Utilising Autoencoder Latent Representations to Pseudonymise Data whilst Retaining Data Utility
Summary
Autoencoders are small encoder-decoder pair networks that learn to compress data into a latent representation of smaller dimension. This thesis aims to outline the benefits and drawbacks of using latent representations as a utility-preserving data pseudonymisation method for machine learning. We consult existing anonymisation literature and EU legislature, followed by experiments on latent representation decoding, data utility and other latent representation properties. We found that without a leak of the original data along with its latent representation, it is difficult for an adversary to generate a well-performing reconstruction of the encoded dataset. This method is more effective if the latent representation is randomly permuted. This permutation is not easily reversed by a clustering algorithm. A latent representation preserves its data utility well for classification algorithms, even when permuted.
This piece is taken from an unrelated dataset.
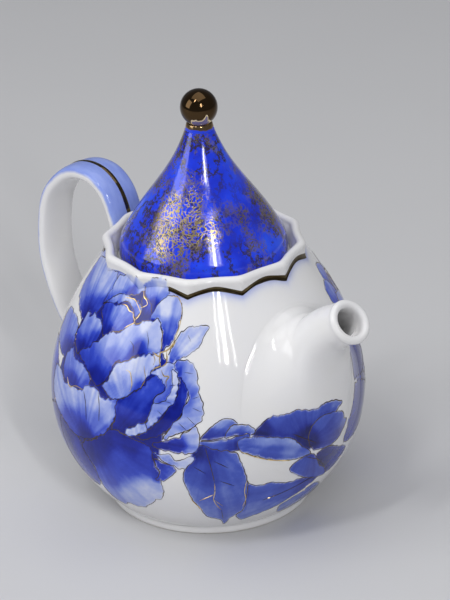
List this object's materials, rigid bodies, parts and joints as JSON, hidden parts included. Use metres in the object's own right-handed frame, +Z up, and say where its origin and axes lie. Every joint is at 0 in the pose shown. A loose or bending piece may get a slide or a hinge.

Our experiments indicate that a dataset can be represented by multiple, well-performing latent representations, making it difficult for an adversary to discern which dataset was originally encoded. Autoencoders are quick to train, making it a quick method to pseudonymise data whilst retaining data utility for classification algorithms. As a pseudonymisation method, it is possible for the data holder to obtain a reconstruction of the data. However, latent representations would likely not be considered anonymised data by GDPR. Furthermore, regression algorithms perform worse than classification algorithms on latent representations. Finally, despite the popularity of mean squared error, we find that this loss function does not maximise data utility in latent representations.